> _WHAT IS REQUIRED_: Your task is to repeat the listing exactly.

* start *

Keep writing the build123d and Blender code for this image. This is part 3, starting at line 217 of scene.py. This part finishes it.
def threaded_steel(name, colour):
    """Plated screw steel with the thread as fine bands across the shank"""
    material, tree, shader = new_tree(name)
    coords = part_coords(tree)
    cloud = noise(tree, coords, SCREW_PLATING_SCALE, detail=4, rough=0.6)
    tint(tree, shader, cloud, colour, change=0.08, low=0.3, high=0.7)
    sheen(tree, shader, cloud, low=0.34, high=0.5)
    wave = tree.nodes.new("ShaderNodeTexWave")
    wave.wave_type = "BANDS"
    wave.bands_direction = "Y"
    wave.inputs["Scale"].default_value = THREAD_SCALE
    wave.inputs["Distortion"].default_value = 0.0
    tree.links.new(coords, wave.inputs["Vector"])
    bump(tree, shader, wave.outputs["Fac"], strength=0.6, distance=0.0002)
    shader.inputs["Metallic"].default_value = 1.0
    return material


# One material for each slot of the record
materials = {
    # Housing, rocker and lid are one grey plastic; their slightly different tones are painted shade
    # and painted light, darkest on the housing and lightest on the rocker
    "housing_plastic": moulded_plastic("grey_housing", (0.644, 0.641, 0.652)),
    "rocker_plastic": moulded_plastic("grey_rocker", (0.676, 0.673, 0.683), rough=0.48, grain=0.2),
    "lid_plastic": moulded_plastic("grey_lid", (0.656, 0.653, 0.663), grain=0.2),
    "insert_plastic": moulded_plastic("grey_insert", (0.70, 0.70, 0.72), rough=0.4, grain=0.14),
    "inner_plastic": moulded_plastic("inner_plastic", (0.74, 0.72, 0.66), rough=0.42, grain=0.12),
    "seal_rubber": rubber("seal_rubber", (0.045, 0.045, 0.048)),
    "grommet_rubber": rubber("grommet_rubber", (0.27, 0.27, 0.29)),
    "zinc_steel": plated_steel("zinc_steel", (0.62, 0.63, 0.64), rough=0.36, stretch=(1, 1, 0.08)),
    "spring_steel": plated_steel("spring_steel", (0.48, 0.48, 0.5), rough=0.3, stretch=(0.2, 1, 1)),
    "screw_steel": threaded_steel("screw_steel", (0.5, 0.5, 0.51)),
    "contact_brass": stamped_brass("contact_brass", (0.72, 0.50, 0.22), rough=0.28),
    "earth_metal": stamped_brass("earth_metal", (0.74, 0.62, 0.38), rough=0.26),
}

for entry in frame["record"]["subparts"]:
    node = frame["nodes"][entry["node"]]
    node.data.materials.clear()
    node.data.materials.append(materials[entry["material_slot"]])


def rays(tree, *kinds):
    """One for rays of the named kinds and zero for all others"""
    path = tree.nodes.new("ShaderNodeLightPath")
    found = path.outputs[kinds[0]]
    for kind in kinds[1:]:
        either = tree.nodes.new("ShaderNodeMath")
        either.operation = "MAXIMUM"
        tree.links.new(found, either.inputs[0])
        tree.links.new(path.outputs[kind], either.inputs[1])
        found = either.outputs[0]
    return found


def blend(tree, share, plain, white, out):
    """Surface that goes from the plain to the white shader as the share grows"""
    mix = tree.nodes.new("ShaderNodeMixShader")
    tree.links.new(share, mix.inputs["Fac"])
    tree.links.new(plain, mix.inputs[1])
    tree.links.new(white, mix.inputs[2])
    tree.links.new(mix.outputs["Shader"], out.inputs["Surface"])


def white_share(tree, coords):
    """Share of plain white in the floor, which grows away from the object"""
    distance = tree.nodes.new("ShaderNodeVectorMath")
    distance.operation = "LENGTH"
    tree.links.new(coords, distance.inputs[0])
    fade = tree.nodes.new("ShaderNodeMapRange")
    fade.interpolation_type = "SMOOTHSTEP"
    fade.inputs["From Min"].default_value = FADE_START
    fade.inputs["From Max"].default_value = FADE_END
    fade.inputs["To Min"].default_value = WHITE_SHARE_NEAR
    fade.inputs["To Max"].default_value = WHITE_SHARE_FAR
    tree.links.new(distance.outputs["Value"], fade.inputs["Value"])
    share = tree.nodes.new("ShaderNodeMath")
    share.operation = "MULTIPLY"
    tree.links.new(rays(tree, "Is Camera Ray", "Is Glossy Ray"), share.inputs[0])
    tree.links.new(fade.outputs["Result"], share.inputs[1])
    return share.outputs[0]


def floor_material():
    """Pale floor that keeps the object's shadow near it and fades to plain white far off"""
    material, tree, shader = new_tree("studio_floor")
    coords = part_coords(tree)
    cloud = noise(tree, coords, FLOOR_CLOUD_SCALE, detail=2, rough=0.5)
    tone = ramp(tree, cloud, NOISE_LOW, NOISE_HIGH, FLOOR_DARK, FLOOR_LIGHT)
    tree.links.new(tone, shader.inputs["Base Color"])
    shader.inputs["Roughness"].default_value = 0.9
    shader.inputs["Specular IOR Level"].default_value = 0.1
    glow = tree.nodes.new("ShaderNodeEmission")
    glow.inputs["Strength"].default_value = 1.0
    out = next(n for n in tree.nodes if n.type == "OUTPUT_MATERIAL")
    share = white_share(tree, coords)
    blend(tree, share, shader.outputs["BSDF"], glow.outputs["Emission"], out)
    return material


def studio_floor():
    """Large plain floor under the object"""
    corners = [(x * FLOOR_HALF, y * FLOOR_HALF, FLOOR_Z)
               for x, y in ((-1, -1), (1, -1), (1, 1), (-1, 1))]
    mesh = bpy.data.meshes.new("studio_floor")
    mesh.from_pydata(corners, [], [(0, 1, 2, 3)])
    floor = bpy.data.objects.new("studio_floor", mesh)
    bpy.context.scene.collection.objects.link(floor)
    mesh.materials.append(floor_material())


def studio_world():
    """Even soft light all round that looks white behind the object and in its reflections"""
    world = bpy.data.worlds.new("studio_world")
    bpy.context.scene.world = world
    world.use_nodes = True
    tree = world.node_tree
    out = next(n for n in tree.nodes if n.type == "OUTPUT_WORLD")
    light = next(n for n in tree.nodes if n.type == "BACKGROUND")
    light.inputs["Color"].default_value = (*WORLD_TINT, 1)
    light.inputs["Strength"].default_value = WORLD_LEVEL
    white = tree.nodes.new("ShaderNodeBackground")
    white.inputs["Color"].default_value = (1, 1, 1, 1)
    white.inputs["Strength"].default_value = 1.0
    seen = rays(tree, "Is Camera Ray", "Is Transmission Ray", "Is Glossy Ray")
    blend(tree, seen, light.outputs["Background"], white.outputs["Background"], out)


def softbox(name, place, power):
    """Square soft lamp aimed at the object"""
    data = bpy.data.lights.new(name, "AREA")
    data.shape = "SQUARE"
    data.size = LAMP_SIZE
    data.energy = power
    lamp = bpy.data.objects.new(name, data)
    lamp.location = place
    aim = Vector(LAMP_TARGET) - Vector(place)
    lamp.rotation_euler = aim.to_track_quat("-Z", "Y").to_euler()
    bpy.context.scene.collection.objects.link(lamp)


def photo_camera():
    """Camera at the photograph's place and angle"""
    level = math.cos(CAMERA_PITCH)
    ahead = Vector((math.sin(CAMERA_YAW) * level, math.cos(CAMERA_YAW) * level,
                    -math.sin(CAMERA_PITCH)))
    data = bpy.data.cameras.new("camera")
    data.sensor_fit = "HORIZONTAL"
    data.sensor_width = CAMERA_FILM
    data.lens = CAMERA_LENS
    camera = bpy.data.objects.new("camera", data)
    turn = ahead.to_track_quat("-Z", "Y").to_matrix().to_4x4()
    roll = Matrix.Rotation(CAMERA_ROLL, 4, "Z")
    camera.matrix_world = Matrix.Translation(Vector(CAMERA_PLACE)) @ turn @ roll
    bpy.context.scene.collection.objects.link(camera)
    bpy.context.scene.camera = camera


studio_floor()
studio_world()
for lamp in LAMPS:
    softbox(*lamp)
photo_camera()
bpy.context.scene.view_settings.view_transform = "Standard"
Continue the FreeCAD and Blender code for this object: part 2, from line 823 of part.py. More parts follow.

* end *

> _SOLUTION TO THE EXERCISE_:
Keep writing the build123d and Blender code for this image. This is part 3, starting at line 217 of scene.py. This part finishes it.
def threaded_steel(name, colour):
    """Plated screw steel with the thread as fine bands across the shank"""
    material, tree, shader = new_tree(name)
    coords = part_coords(tree)
    cloud = noise(tree, coords, SCREW_PLATING_SCALE, detail=4, rough=0.6)
    tint(tree, shader, cloud, colour, change=0.08, low=0.3, high=0.7)
    sheen(tree, shader, cloud, low=0.34, high=0.5)
    wave = tree.nodes.new("ShaderNodeTexWave")
    wave.wave_type = "BANDS"
    wave.bands_direction = "Y"
    wave.inputs["Scale"].default_value = THREAD_SCALE
    wave.inputs["Distortion"].default_value = 0.0
    tree.links.new(coords, wave.inputs["Vector"])
    bump(tree, shader, wave.outputs["Fac"], strength=0.6, distance=0.0002)
    shader.inputs["Metallic"].default_value = 1.0
    return material


# One material for each slot of the record
materials = {
    # Housing, rocker and lid are one grey plastic; their slightly different tones are painted shade
    # and painted light, darkest on the housing and lightest on the rocker
    "housing_plastic": moulded_plastic("grey_housing", (0.644, 0.641, 0.652)),
    "rocker_plastic": moulded_plastic("grey_rocker", (0.676, 0.673, 0.683), rough=0.48, grain=0.2),
    "lid_plastic": moulded_plastic("grey_lid", (0.656, 0.653, 0.663), grain=0.2),
    "insert_plastic": moulded_plastic("grey_insert", (0.70, 0.70, 0.72), rough=0.4, grain=0.14),
    "inner_plastic": moulded_plastic("inner_plastic", (0.74, 0.72, 0.66), rough=0.42, grain=0.12),
    "seal_rubber": rubber("seal_rubber", (0.045, 0.045, 0.048)),
    "grommet_rubber": rubber("grommet_rubber", (0.27, 0.27, 0.29)),
    "zinc_steel": plated_steel("zinc_steel", (0.62, 0.63, 0.64), rough=0.36, stretch=(1, 1, 0.08)),
    "spring_steel": plated_steel("spring_steel", (0.48, 0.48, 0.5), rough=0.3, stretch=(0.2, 1, 1)),
    "screw_steel": threaded_steel("screw_steel", (0.5, 0.5, 0.51)),
    "contact_brass": stamped_brass("contact_brass", (0.72, 0.50, 0.22), rough=0.28),
    "earth_metal": stamped_brass("earth_metal", (0.74, 0.62, 0.38), rough=0.26),
}

for entry in frame["record"]["subparts"]:
    node = frame["nodes"][entry["node"]]
    node.data.materials.clear()
    node.data.materials.append(materials[entry["material_slot"]])


def rays(tree, *kinds):
    """One for rays of the named kinds and zero for all others"""
    path = tree.nodes.new("ShaderNodeLightPath")
    found = path.outputs[kinds[0]]
    for kind in kinds[1:]:
        either = tree.nodes.new("ShaderNodeMath")
        either.operation = "MAXIMUM"
        tree.links.new(found, either.inputs[0])
        tree.links.new(path.outputs[kind], either.inputs[1])
        found = either.outputs[0]
    return found


def blend(tree, share, plain, white, out):
    """Surface that goes from the plain to the white shader as the share grows"""
    mix = tree.nodes.new("ShaderNodeMixShader")
    tree.links.new(share, mix.inputs["Fac"])
    tree.links.new(plain, mix.inputs[1])
    tree.links.new(white, mix.inputs[2])
    tree.links.new(mix.outputs["Shader"], out.inputs["Surface"])


def white_share(tree, coords):
    """Share of plain white in the floor, which grows away from the object"""
    distance = tree.nodes.new("ShaderNodeVectorMath")
    distance.operation = "LENGTH"
    tree.links.new(coords, distance.inputs[0])
    fade = tree.nodes.new("ShaderNodeMapRange")
    fade.interpolation_type = "SMOOTHSTEP"
    fade.inputs["From Min"].default_value = FADE_START
    fade.inputs["From Max"].default_value = FADE_END
    fade.inputs["To Min"].default_value = WHITE_SHARE_NEAR
    fade.inputs["To Max"].default_value = WHITE_SHARE_FAR
    tree.links.new(distance.outputs["Value"], fade.inputs["Value"])
    share = tree.nodes.new("ShaderNodeMath")
    share.operation = "MULTIPLY"
    tree.links.new(rays(tree, "Is Camera Ray", "Is Glossy Ray"), share.inputs[0])
    tree.links.new(fade.outputs["Result"], share.inputs[1])
    return share.outputs[0]


def floor_material():
    """Pale floor that keeps the object's shadow near it and fades to plain white far off"""
    material, tree, shader = new_tree("studio_floor")
    coords = part_coords(tree)
    cloud = noise(tree, coords, FLOOR_CLOUD_SCALE, detail=2, rough=0.5)
    tone = ramp(tree, cloud, NOISE_LOW, NOISE_HIGH, FLOOR_DARK, FLOOR_LIGHT)
    tree.links.new(tone, shader.inputs["Base Color"])
    shader.inputs["Roughness"].default_value = 0.9
    shader.inputs["Specular IOR Level"].default_value = 0.1
    glow = tree.nodes.new("ShaderNodeEmission")
    glow.inputs["Strength"].default_value = 1.0
    out = next(n for n in tree.nodes if n.type == "OUTPUT_MATERIAL")
    share = white_share(tree, coords)
    blend(tree, share, shader.outputs["BSDF"], glow.outputs["Emission"], out)
    return material


def studio_floor():
    """Large plain floor under the object"""
    corners = [(x * FLOOR_HALF, y * FLOOR_HALF, FLOOR_Z)
               for x, y in ((-1, -1), (1, -1), (1, 1), (-1, 1))]
    mesh = bpy.data.meshes.new("studio_floor")
    mesh.from_pydata(corners, [], [(0, 1, 2, 3)])
    floor = bpy.data.objects.new("studio_floor", mesh)
    bpy.context.scene.collection.objects.link(floor)
    mesh.materials.append(floor_material())


def studio_world():
    """Even soft light all round that looks white behind the object and in its reflections"""
    world = bpy.data.worlds.new("studio_world")
    bpy.context.scene.world = world
    world.use_nodes = True
    tree = world.node_tree
    out = next(n for n in tree.nodes if n.type == "OUTPUT_WORLD")
    light = next(n for n in tree.nodes if n.type == "BACKGROUND")
    light.inputs["Color"].default_value = (*WORLD_TINT, 1)
    light.inputs["Strength"].default_value = WORLD_LEVEL
    white = tree.nodes.new("ShaderNodeBackground")
    white.inputs["Color"].default_value = (1, 1, 1, 1)
    white.inputs["Strength"].default_value = 1.0
    seen = rays(tree, "Is Camera Ray", "Is Transmission Ray", "Is Glossy Ray")
    blend(tree, seen, light.outputs["Background"], white.outputs["Background"], out)


def softbox(name, place, power):
    """Square soft lamp aimed at the object"""
    data = bpy.data.lights.new(name, "AREA")
    data.shape = "SQUARE"
    data.size = LAMP_SIZE
    data.energy = power
    lamp = bpy.data.objects.new(name, data)
    lamp.location = place
    aim = Vector(LAMP_TARGET) - Vector(place)
    lamp.rotation_euler = aim.to_track_quat("-Z", "Y").to_euler()
    bpy.context.scene.collection.objects.link(lamp)


def photo_camera():
    """Camera at the photograph's place and angle"""
    level = math.cos(CAMERA_PITCH)
    ahead = Vector((math.sin(CAMERA_YAW) * level, math.cos(CAMERA_YAW) * level,
                    -math.sin(CAMERA_PITCH)))
    data = bpy.data.cameras.new("camera")
    data.sensor_fit = "HORIZONTAL"
    data.sensor_width = CAMERA_FILM
    data.lens = CAMERA_LENS
    camera = bpy.data.objects.new("camera", data)
    turn = ahead.to_track_quat("-Z", "Y").to_matrix().to_4x4()
    roll = Matrix.Rotation(CAMERA_ROLL, 4, "Z")
    camera.matrix_world = Matrix.Translation(Vector(CAMERA_PLACE)) @ turn @ roll
    bpy.context.scene.collection.objects.link(camera)
    bpy.context.scene.camera = camera


studio_floor()
studio_world()
for lamp in LAMPS:
    softbox(*lamp)
photo_camera()
bpy.context.scene.view_settings.view_transform = "Standard"
Continue the FreeCAD and Blender code for this object: part 2, from line 823 of part.py. More parts follow.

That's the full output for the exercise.